**PROBLEM TO WORK ON:**
Quote the material below exactly as written, from the first line to the line that holds "finish of the", endpoints included.

[Rows from a 3D modeling dataset]
• • •

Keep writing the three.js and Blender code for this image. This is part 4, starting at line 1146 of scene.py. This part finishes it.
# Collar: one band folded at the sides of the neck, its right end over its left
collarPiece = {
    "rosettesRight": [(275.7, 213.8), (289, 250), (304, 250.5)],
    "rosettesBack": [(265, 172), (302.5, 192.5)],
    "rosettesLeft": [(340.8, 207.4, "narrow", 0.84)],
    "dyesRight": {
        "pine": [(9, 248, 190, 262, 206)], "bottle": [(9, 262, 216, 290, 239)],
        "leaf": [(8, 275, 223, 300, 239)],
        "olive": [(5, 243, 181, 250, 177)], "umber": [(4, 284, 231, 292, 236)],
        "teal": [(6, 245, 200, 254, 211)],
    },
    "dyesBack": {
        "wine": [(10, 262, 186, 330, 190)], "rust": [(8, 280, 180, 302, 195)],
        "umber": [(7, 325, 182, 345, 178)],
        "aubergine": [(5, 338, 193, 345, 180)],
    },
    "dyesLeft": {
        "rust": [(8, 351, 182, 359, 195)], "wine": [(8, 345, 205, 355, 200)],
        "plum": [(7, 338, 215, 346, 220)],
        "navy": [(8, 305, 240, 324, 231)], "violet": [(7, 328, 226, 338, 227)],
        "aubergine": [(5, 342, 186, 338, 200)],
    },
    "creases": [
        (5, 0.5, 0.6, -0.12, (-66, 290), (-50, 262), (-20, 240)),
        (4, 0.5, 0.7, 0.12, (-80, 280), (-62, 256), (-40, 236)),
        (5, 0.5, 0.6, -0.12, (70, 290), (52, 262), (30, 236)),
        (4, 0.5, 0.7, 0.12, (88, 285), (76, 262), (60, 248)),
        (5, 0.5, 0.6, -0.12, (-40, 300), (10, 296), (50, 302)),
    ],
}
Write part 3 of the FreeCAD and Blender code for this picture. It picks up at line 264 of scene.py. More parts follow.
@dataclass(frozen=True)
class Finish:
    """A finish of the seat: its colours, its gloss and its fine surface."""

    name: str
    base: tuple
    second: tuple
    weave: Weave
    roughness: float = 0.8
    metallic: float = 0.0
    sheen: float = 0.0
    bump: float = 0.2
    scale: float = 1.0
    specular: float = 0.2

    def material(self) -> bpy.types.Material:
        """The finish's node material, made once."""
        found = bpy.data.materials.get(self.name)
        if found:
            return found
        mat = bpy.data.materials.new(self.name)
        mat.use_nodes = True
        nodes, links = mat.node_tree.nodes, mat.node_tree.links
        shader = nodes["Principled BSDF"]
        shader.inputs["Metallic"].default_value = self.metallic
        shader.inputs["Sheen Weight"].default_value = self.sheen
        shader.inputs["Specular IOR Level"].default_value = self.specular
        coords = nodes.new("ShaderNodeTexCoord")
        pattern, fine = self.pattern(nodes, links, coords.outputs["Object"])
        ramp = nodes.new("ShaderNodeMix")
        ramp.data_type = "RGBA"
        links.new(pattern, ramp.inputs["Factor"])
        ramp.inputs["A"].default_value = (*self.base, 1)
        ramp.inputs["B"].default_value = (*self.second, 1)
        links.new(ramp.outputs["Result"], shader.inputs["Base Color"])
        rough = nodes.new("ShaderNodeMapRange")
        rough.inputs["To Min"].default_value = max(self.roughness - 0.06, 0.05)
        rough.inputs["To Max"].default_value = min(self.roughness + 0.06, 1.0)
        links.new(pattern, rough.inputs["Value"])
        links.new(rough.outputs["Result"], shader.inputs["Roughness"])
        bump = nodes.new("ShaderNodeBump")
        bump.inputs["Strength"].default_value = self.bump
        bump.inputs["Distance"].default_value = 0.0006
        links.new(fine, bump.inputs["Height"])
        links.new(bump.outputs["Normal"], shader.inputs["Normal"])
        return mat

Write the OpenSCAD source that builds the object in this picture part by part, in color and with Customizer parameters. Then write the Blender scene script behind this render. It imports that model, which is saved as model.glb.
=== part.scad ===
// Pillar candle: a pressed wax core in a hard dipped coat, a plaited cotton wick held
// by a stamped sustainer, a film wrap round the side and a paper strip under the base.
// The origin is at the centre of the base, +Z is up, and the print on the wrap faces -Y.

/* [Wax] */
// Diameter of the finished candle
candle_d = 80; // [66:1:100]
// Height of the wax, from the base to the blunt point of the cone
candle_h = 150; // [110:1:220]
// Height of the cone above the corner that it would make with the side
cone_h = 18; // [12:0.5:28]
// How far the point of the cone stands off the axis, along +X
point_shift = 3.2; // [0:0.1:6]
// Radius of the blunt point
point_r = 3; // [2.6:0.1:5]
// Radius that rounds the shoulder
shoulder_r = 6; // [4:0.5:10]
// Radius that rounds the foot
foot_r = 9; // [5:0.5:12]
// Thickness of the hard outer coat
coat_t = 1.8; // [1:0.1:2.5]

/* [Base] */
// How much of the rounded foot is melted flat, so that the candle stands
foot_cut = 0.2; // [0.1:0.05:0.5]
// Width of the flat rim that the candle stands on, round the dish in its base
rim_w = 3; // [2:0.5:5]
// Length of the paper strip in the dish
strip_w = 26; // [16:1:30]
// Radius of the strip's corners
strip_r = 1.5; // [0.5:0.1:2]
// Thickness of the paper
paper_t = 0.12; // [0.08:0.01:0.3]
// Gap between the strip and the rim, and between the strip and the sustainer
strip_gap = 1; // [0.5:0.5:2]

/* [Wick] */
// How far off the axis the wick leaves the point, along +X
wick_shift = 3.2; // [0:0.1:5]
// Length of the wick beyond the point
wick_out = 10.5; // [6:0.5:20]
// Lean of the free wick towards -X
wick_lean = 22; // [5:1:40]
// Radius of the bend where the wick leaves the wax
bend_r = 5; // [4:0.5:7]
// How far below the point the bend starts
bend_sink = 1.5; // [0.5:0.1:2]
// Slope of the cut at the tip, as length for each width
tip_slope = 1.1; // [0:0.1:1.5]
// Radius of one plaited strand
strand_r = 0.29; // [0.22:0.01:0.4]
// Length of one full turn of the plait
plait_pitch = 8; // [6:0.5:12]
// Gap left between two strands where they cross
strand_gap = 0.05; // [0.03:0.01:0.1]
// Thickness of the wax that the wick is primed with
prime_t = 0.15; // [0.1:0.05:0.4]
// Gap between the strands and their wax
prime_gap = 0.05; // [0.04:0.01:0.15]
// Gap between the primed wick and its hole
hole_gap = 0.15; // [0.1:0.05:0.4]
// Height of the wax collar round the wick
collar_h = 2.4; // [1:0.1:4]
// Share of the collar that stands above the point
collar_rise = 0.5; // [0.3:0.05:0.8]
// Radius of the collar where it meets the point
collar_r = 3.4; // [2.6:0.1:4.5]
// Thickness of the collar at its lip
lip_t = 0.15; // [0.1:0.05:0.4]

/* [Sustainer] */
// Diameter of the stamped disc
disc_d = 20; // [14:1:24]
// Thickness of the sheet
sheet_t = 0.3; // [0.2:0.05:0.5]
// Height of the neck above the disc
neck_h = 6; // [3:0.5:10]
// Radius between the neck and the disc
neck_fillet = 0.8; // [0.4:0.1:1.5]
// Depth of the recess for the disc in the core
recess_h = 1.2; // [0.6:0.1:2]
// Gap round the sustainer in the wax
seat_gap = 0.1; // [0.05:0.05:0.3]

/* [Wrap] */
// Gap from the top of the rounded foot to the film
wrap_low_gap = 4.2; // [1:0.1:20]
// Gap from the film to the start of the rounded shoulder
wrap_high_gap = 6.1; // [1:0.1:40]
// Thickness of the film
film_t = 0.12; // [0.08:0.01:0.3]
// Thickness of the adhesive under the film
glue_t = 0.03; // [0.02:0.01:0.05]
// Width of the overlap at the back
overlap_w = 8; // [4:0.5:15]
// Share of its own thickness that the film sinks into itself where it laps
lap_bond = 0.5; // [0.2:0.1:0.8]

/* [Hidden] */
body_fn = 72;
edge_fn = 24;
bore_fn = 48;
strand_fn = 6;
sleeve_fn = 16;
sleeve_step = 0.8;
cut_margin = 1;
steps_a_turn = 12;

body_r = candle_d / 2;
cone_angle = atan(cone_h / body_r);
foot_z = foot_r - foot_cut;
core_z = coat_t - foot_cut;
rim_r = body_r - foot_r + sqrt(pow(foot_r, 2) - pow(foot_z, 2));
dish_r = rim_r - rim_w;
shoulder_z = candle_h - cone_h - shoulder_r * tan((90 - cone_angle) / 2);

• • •

**TASK RESULT:**
Keep writing the three.js and Blender code for this image. This is part 4, starting at line 1146 of scene.py. This part finishes it.
# Collar: one band folded at the sides of the neck, its right end over its left
collarPiece = {
    "rosettesRight": [(275.7, 213.8), (289, 250), (304, 250.5)],
    "rosettesBack": [(265, 172), (302.5, 192.5)],
    "rosettesLeft": [(340.8, 207.4, "narrow", 0.84)],
    "dyesRight": {
        "pine": [(9, 248, 190, 262, 206)], "bottle": [(9, 262, 216, 290, 239)],
        "leaf": [(8, 275, 223, 300, 239)],
        "olive": [(5, 243, 181, 250, 177)], "umber": [(4, 284, 231, 292, 236)],
        "teal": [(6, 245, 200, 254, 211)],
    },
    "dyesBack": {
        "wine": [(10, 262, 186, 330, 190)], "rust": [(8, 280, 180, 302, 195)],
        "umber": [(7, 325, 182, 345, 178)],
        "aubergine": [(5, 338, 193, 345, 180)],
    },
    "dyesLeft": {
        "rust": [(8, 351, 182, 359, 195)], "wine": [(8, 345, 205, 355, 200)],
        "plum": [(7, 338, 215, 346, 220)],
        "navy": [(8, 305, 240, 324, 231)], "violet": [(7, 328, 226, 338, 227)],
        "aubergine": [(5, 342, 186, 338, 200)],
    },
    "creases": [
        (5, 0.5, 0.6, -0.12, (-66, 290), (-50, 262), (-20, 240)),
        (4, 0.5, 0.7, 0.12, (-80, 280), (-62, 256), (-40, 236)),
        (5, 0.5, 0.6, -0.12, (70, 290), (52, 262), (30, 236)),
        (4, 0.5, 0.7, 0.12, (88, 285), (76, 262), (60, 248)),
        (5, 0.5, 0.6, -0.12, (-40, 300), (10, 296), (50, 302)),
    ],
}
Write part 3 of the FreeCAD and Blender code for this picture. It picks up at line 264 of scene.py. More parts follow.
@dataclass(frozen=True)
class Finish:
    """A finish of the seat: its colours, its gloss and its fine surface."""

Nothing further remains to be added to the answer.